An intermittent partner is one who may have an occasional physical presence in the center but does not have a dedicated workspace that is not also used by other partners. If the cost allocation methodology allows for a proportionate benefit to be determined for intermittent partners, they may be included in the infrastructure funding agreement.

No. The governmental agency must look back in their historical records for when they acquired the building and determine what non-federal funds were used for that acquisition. Governmental agencies are allowed to charge intra-governmental use fees on a straight-line depreciation base over the expected useful life of the property. Any portion of the acquisition that was paid with federal funds must be excluded from the calculations. The federal government will not pay rent for a building they already paid for via the acquisition. Please consult Office of Management and Budget’s Uniform Guidance Title 2 Part 200, Subpart D with emphasis on Section 200.436 (depreciation) and Section 200.465 (rental costs).

No, in the context of the MOUs. All costs within the infrastructure funding agreements must be allowable according to the partner program’s statutory, regulatory, and policy frameworks – which includes the Office of Management and Budget’s Uniform Guidance. According to Uniform Guidance Title 2 Section 200.465(c), the cost of real property must be based on historical cost, or a rental price where there is a genuine “arm’s length” agreement. As governmental entities of the same level are related and of the same governance structure, they are unable to execute an arm’s length rental agreement, and rent must be based on historical cost and depreciation.

Yes, if the building is owned and the space cost is calculated by a depreciation method those costs of improvements should be added to the overall cost of the property and depreciated over their expected life. If the building is leased or rented from an independent third party, the improvements were negotiated as an offset to fees, and those improvements were financed with non-federal funds, they can be added to the cost of occupancy.

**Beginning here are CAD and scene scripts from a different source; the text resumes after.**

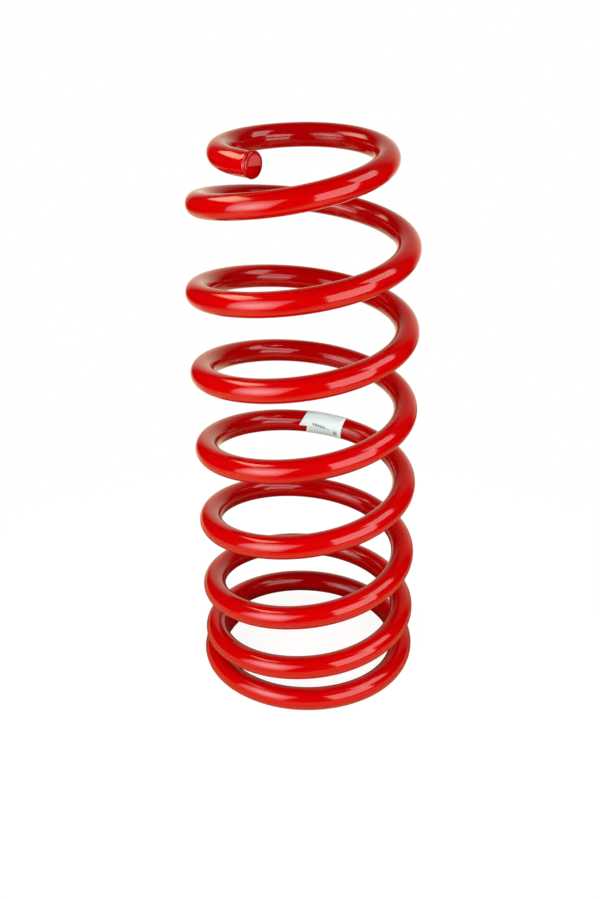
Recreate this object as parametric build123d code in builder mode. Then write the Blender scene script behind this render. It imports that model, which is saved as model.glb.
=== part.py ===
from build123d import *
import math
import os

# Coil spring of an off-road car's suspension: one steel bar, wound, sheared off at both ends and
# powder coated, with a paper label stuck round it. The coil is open in its middle, closes in towards
# the foot, and steps in to a smaller seat coil at the top.
# Millimetres. +Z runs up the coil's axis, and the origin is on that axis, in the plane it stands on.
# Turns are counted up from the foot's end, and they wind to the right.

# Bar, coating included
wire_diameter = 16.0
# Coil diameters, from bar centre to bar centre
foot_mean_diameter = 143.1
body_mean_diameter = 137.5
top_mean_diameter = 100.8
# Whole coil: how many turns, and where round the axis the upper end lies, in degrees from +X
turn_count = 8.23
top_end_angle = -126.0
# Foot: a level stretch, a rise to the closed pitch, then an opening out to the body's pitch
foot_level_turns = 0.42
foot_rise_turns = 0.14
closed_turns = 0.78
opening_turns = 1.20
foot_flare_turns = 0.23
foot_end_gap = 0.5      # clear height between the foot's end and the turn above it
body_pitch = 56.2
# Top: a stretch at a wider pitch, then a bend down to a level seat coil
upper_pitch = 63.0
widening_turns = 0.41
upper_turns = 0.26
top_bend_turns = 0.48
top_level_turns = 0.40
# Step in to the seat coil, in turns below the upper end
neck_level_turns = 0.34
neck_turns = 1.09
# Sheared ends: the upper one swells a little towards its cut, and the foot's stays plain
end_length = 3.4
end_edge_radius = 1.2
end_bead = 0.15         # ridge that the coating leaves where the swelling starts
end_swell = 0.6
# Paper label, stuck round the bar and overlapping itself
label_thickness = 0.25
label_clearance = 0.05
label_width = 29.5      # along the bar
label_distance = 1649.1  # along the bar, from the foot's end to the label's middle
# How far up the bar the flap's free corners lie from where they started, on its lower and upper side
flap_lower_lean = 1.7
flap_upper_lean = 6.9
# How finely the bar's line is divided
arcs_per_turn = 12

wire_radius = wire_diameter / 2
foot_centre_height = wire_radius

# Climb over the first whole turn is the bar's own thickness and the gap above the foot's end
closed_share = 1 - foot_level_turns - foot_rise_turns / 2
closed_pitch = (wire_diameter + foot_end_gap) / closed_share

# Pitch along the coil: straight changes from each of these turns to the next
foot_stations = [
    (foot_level_turns, 0.0),
    (foot_level_turns + foot_rise_turns, closed_pitch),
    (foot_level_turns + foot_rise_turns + closed_turns, closed_pitch),
    (foot_level_turns + foot_rise_turns + closed_turns + opening_turns, body_pitch),
]
top_bend_start = turn_count - top_level_turns - top_bend_turns
top_stations = [
    (top_bend_start - upper_turns - widening_turns, body_pitch),
    (top_bend_start - upper_turns, upper_pitch),
    (top_bend_start, upper_pitch),
    (turn_count - top_level_turns, 0.0),
]
pitch_stations = [(0.0, 0.0)] + foot_stations + top_stations + [(turn_count, 0.0)]


def climb_to(turn):
    """Height of the bar's centre above its centre at the foot's end."""
    climb = 0.0
    for (low_turn, low_pitch), (high_turn, high_pitch) in zip(pitch_stations, pitch_stations[1:]):
        if turn <= low_turn:
            break
        part_turns = min(turn, high_turn) - low_turn
        pitch_there = low_pitch + (high_pitch - low_pitch) * part_turns / (high_turn - low_turn)
        climb += part_turns * (low_pitch + pitch_there) / 2
    return climb


def ease(share):
    """Smooth step from 0 to 1."""
    share = min(max(share, 0.0), 1.0)
    return share * share * (3 - 2 * share)


def coil_radius(turn):
    """Distance of the bar's centre from the coil's axis."""
    foot_share = max(1 - turn / foot_flare_turns, 0.0)
    neck_share = ease((turn - (turn_count - neck_level_turns - neck_turns)) / neck_turns)
    diameter = body_mean_diameter
    diameter += (foot_mean_diameter - body_mean_diameter) * foot_share
    diameter += (top_mean_diameter - body_mean_diameter) * neck_share
    return diameter / 2


def bar_centre(turn):
    """Point on the bar's centre line."""
    angle = math.radians(top_end_angle + 360 * (turn - turn_count))
    radius = coil_radius(turn)
    height = foot_centre_height + climb_to(turn)
    return Vector(radius * math.cos(angle), radius * math.sin(angle), height)


# Centre line of the bar: arcs that each carry on in the direction in which the last one ended
arc_count = math.ceil(turn_count * arcs_per_turn)
turn_step = turn_count / arc_count
with BuildLine() as bar_line:
    heading = bar_centre(turn_step / 100) - bar_centre(0)
    for arc_number in range(arc_count):
        arc_start = bar_centre(arc_number * turn_step)
        arc_end = bar_centre((arc_number + 1) * turn_step)
        heading = TangentArc(arc_start, arc_end, tangent=heading) % 1
bar_path = Wire(bar_line.edges())

foot_point = bar_path @ 0
foot_direction = (bar_path % 0) * -1
top_point = bar_path @ 1
top_direction = bar_path % 1

# The spring: the round bar along its line, and the sheared end at each tip
with BuildPart() as coil_spring:
    with BuildSketch(Plane(origin=foot_point, z_dir=foot_direction * -1)):
        Circle(wire_radius)
    sweep(path=bar_path)
    for tip, direction, bead, swell in (
        (foot_point, foot_direction, 0.0, 0.0),
        (top_point, top_direction, end_bead, end_swell),
    ):
        end_radius = wire_radius + swell
        # Half section of the end: x runs out along the bar, y out from its centre
        section_plane = Plane(origin=tip, x_dir=direction, z_dir=direction.cross(Vector(0, 0, 1)))
        with BuildSketch(section_plane):
            with BuildLine():
                edge_start = (end_length - end_edge_radius, end_radius)
                edge_end = (end_length, end_radius - end_edge_radius)
                Polyline((0, 0), (0, wire_radius + bead), edge_start)
                RadiusArc(edge_start, edge_end, end_edge_radius)
                Polyline(edge_end, (end_length, 0), (0, 0))
            make_face()
        revolve(axis=Axis(tip, direction))
coil_spring.part.label = "coil_spring"

# The label follows the bar's own line over its width. Its first layer goes all the way round, and the
# flap covers the quarter that faces up and in, leaning up the bar towards its free edge.
label_start = (label_distance - label_width / 2) / bar_path.length
label_end = (label_distance + label_width / 2) / bar_path.length
flap_end = label_end + flap_upper_lean / bar_path.length
label_path = bar_path.trim(label_start, label_end)
flap_path = bar_path.trim(label_start, flap_end)
label_inner_radius = wire_radius + label_clearance
label_outer_radius = label_inner_radius + label_thickness
flap_inner_radius = label_inner_radius + label_thickness / 2
flap_outer_radius = label_outer_radius + label_thickness


def bar_plane(share):
    """Plane across the labelled bar: its x axis points in to the coil's axis and its y axis up."""
    point = label_path @ share
    along = label_path % share
    inward = Vector(-point.X, -point.Y, 0)
    inward = inward - along * inward.dot(along)
    return Plane(origin=point, x_dir=inward, z_dir=along)


with BuildPart() as label_flap:
    with BuildSketch(bar_plane(0)):
        with BuildLine():
            CenterArc((0, 0), flap_outer_radius, 0, 90)
            CenterArc((0, 0), flap_inner_radius, 0, 90)
            Line((0, flap_inner_radius), (0, flap_outer_radius))
            Line((flap_inner_radius, 0), (flap_outer_radius, 0))
        make_face()
    sweep(path=flap_path)
    # Each side is cut on the slant, from the top of the bar to the flap's free edge
    for share, lean, kept in ((0, flap_lower_lean, Keep.TOP), (1, flap_upper_lean, Keep.BOTTOM)):
        across = bar_plane(share)
        top_corner = across.from_local_coords(Vector(0, flap_outer_radius, 0))
        free_corner = across.from_local_coords(Vector(flap_outer_radius, 0, lean))
        radial = across.from_local_coords(Vector(1, 1, 0)) - across.origin
        slant = free_corner - top_corner
        side = Plane(origin=top_corner, x_dir=slant, z_dir=slant.cross(radial))
        split(bisect_by=side, keep=kept)

with BuildPart() as paper_label:
    with BuildSketch(bar_plane(0)):
        Circle(label_outer_radius)
        Circle(label_inner_radius, mode=Mode.SUBTRACT)
    sweep(path=label_path)
    add(label_flap.part)
paper_label.part.label = "paper_label"

os.makedirs("parts", exist_ok=True)
export_step(coil_spring.part, "parts/coil_spring.step")
export_step(paper_label.part, "parts/paper_label.step")

overall = coil_spring.part.bounding_box()
print("height", round(overall.max.Z, 2), "outside", round(overall.size.X, 2), round(overall.size.Y, 2))
print("bar length", round(bar_path.length, 1), "closed pitch", round(closed_pitch, 2))
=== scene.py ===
import math

import bpy
from mathutils import Matrix, Vector


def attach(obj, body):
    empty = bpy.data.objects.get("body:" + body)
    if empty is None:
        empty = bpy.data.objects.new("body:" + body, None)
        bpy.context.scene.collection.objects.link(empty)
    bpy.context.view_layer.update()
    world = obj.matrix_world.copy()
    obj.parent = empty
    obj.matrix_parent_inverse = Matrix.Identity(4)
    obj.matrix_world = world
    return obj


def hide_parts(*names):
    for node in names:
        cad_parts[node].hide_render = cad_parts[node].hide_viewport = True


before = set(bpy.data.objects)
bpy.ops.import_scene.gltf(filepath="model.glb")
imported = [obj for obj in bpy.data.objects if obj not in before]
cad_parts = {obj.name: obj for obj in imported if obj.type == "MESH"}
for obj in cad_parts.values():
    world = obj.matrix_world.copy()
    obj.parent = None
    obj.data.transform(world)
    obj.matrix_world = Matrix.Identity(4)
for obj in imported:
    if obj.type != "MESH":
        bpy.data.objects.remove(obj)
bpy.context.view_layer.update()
scene = bpy.context.scene
scene.view_settings.view_transform = "Standard"
print("frame loaded:", sorted(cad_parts))

mm = 0.001


# helpers

def hexColour(code):  # sRGB hex to linear, as the shaders want it
    parts = [int(code[i:i + 2], 16) / 255 for i in (1, 3, 5)]
    return [c / 12.92 if c <= 0.04045 else ((c + 0.055) / 1.055) ** 2.4 for c in parts] + [1]


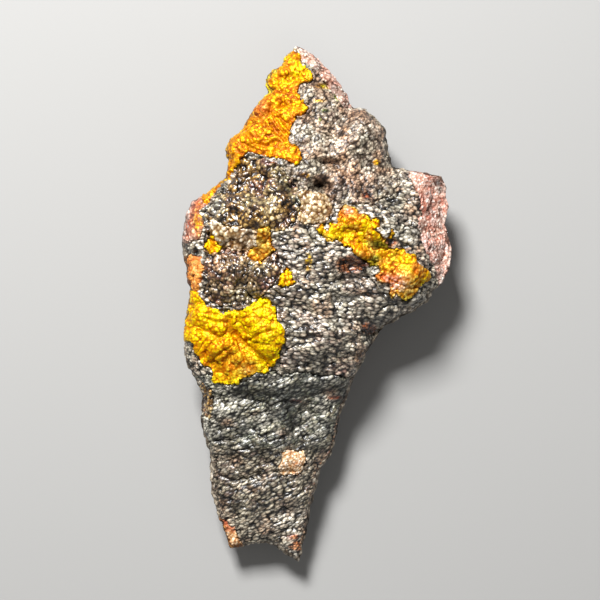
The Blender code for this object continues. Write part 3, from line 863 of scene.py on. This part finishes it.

Improvement costs cannot be included to the cost base if they were financed by federal funds (either through a one-time direct grant or through periodic federal program charges).

No, the Other Systems Costs budget may include costs that are only applicable to certain partners. In those cases, only the applicable partners need to negotiate and agree on the sharing of those identified costs. For example, if a center receptionist is included in the Other System Costs budget, it may be decided that the associated costs are only shared by partners who are colocated in the AJCC where the receptionist is located. However, even if certain line items are only paid by some partners, all partners must agree to and sign the entire Other Systems Cost budget as there must be a consensus between all partners and the Local Workforce Development Board on the MOU Phase II (WIOA Joint Final Rule Section 678.715).

The Required Consolidated System Budget for the Delivery of Applicable Career Services is the total amount budgeted by AJCC partners for the delivery of the career services that are applicable to their programs. It includes all partners (colocated, non-colocated, and intermittent) and is a system-wide budget for the Local Workforce Development Area that is not tied to any specific comprehensive, affiliate, or specialized AJCC.

Partners do not negotiate this consolidated budget, it is simply compiled by collecting the budget information from each partner and displaying the aggregate sum. These are not shared costs as they are specific to the federal funding each partner receives (if no federal funding is received, it is not required for the partner to display a cost).

Applicable career services are reported as a system-wide budget throughout a Local Area and are not tied to a specific comprehensive or affiliate AJCC.

If there are multiple comprehensive AJCCs within one Local Area and the partners have decided to conduct individual negotiations for each AJCC, each partner can report the same number for each AJCC Other System Costs budget with an asterisk explaining the amount is the Local Area total and not AJCC specific. If the partners have agreed to network negotiations, then the partner’s applicable career services can be reported for all AJCCs within the network. For affiliate and specialized AJCCs, the partner can either report the same amount as the comprehensive(s) with an asterisk explanation as detailed above or report “$0.00” with an asterisk explaining the amount has already been reported.

Example: A partner receives $50,000 in federal funding for their applicable career services within the Local Area. The Local Area has two comprehensive AJCCs and two affiliate AJCCs. If the partners decide to have individual Other System Costs budgets for each AJCC, then the partner could report $50,000.00* in the appropriate place and provide an explanation such as: *budgeted amount for the entire Local Area.

If the partners decide to have a network Other System Costs budget, they could report $50,000.00 for the network/Local Area and no further explanation would be necessary. If the network budget does not include (or does not yet include) any of the affiliates, then when those budgets are developed, the partner could report either the same $50,000.00* or $0.00* with an explanation.

Subrecipient Agreements/Contracts

Yes, per DOL ETA TEGL 38-14, subgrantee agreements/contracts will be updated to reflect the WIOA statute and the Operations Guidance Training and Employment Guidance Letters issued regarding WIOA implementation. In addition, the Employment Development Department will unilaterally modify all subgrantee agreements/contracts with new WIOA general provisions and standards of conduct which will apply to any unobligated PY 2013 and PY 2014 WIA funds, as of June 30, 2015, that are carried into PY 2015 (e.g. “carry-in” funds).

All contracts must be amended to the extent possible in order to ensure that enrollment using WIOA requirements begins July 1, 2015 (and that enrollment for WIA program services ends on June 30, 2015). Local Areas were not required to automatically end contracts on July 1, 2015 and have options on how to handle current contracts.

First, Local Areas may terminate current contracts and then complete a new contract under WIOA assuming the current contract permits this action.

Second, Local Areas may consider modifications to current contracts. This can be done if the contract contains specific language that allows changes in order to conform to new laws or regulations, such as WIOA.

Third, if the current contract includes multiple or option of years, then WIOA requirements must be incorporated by amending or modifying the option of years in the contract

Please refer to TEGL 38-14, Section 8 for additional guidance.